There are 1,474 glaciers covering more than 10 sq. km in Uttarakhand, covering a glaciated area of 2,148 sq. km. An older DCCC study had established that these glaciers’ mass balance had declined by 7.3 billion tonnes, to 117 billion tonnes, between 2000 and 2013.
“Using our modelling, DCCC has been able to estimate that there are 63 glacial lakes spread over 842 hectares in the higher reaches of Uttarakhand, with 184 million cubic metres of water,” Anil Kulkarni, a distinguished visiting scientist, told The Wire Science. So “we can predict the expanse of existing lakes and also the potential spots where further lakes can develop.”
Given the damage to the two hydropower projects, all three studies also warn against erecting hydropower projects in the Himalaya’s higher reaches. “Mitigating the risk of climate change and flow variability is of paramount importance for future energy security for which a better understanding of future climate projections and water availability is needed,” the ICIMOD study said. “That understanding can be reflected in the design and location consideration of future hydropower projects in the region.”

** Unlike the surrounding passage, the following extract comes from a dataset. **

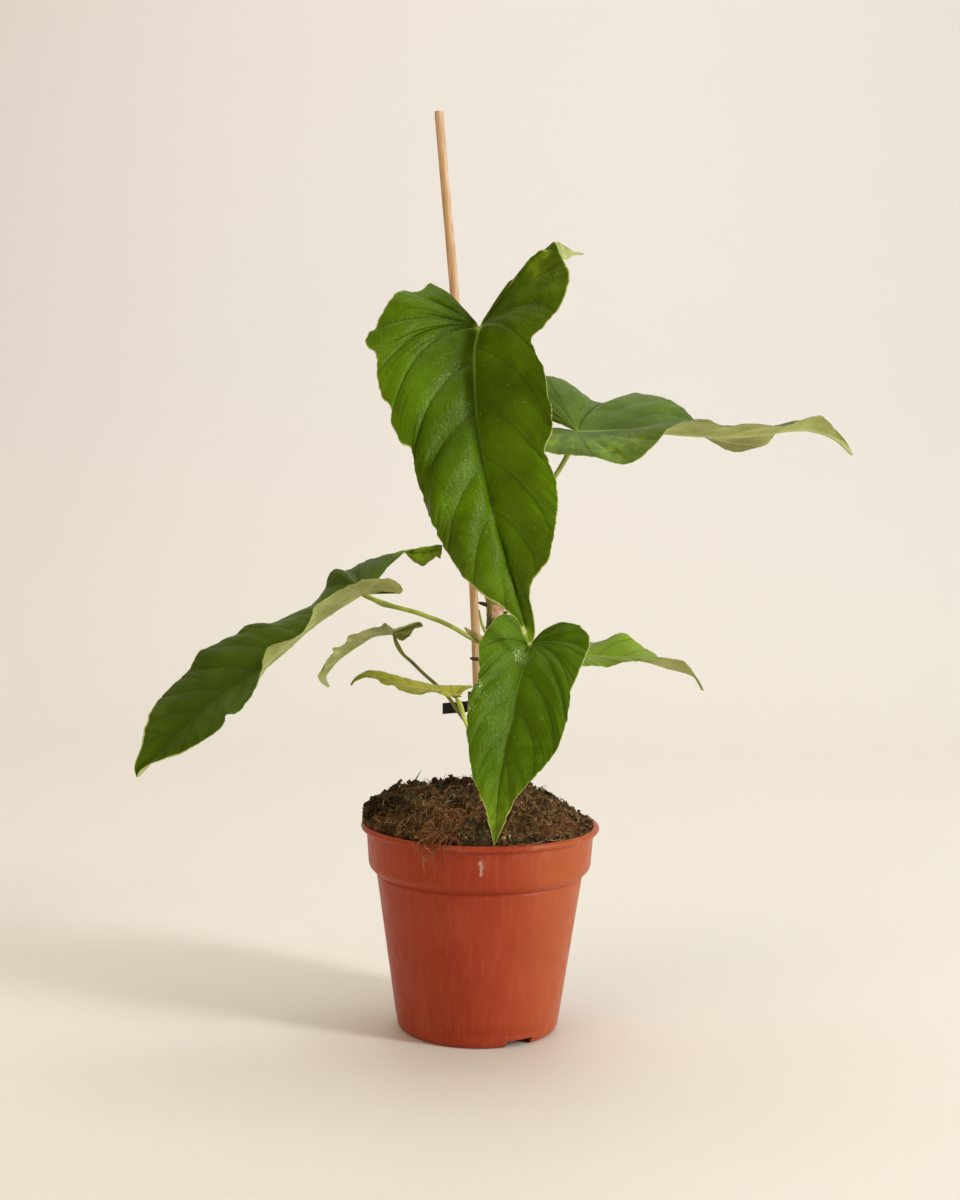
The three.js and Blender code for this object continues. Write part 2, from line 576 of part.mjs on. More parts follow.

The GAPHAZ study warned that recent, high-resolution images obtained by satellites indicate that the mass-movement of rock and ice continues in the same area. And “in case of another slope failure and avalanche, this can be critical for people and infrastructure downstream, close to the riverbed,” it said. “It can be a normal, follow-up activity of the main event but it cannot be excluded that important secondary events can occur.”
Meanwhile, the Uttarakhand government contends with several challenges. As rescue and relief operations continue at Chamoli and surrounding areas, it also confronts an impending breach at Vasudhara taal, a large glacial lake located at 4,691 metres above sea level in the Niti Valley, also of Chamoli district. On March 3, the State Disaster Management Authority asked the Wadia Institute of Himalayan Geology to inspect the glacial lake, which has reportedly become larger. According to a local media report, the institute is expected to submit its report in two weeks.
The state government has also decided to geo-map the tonnes of debris deposited on hill slopes, after which it plans to undertake a pilot project for an unspecified river-basin project.
But while studies galore, there has been little action on the ground. Uttarakhand has also conducted a flood zonation exercise, introduced a law to govern the floodplains, put together a ‘Disaster Risk Assessment’, drafted a ‘State Disaster Management Plan’ (vols. I and II); a ‘District Disaster Management Action Plan’ for Chamoli, a ‘Strategic Plan for Risk Reduction’ for Joshimath and Badrinath, and set up an ‘Uttarakhand Risk Database’ of maps and documents to support risk-reduction activities and planning in the state.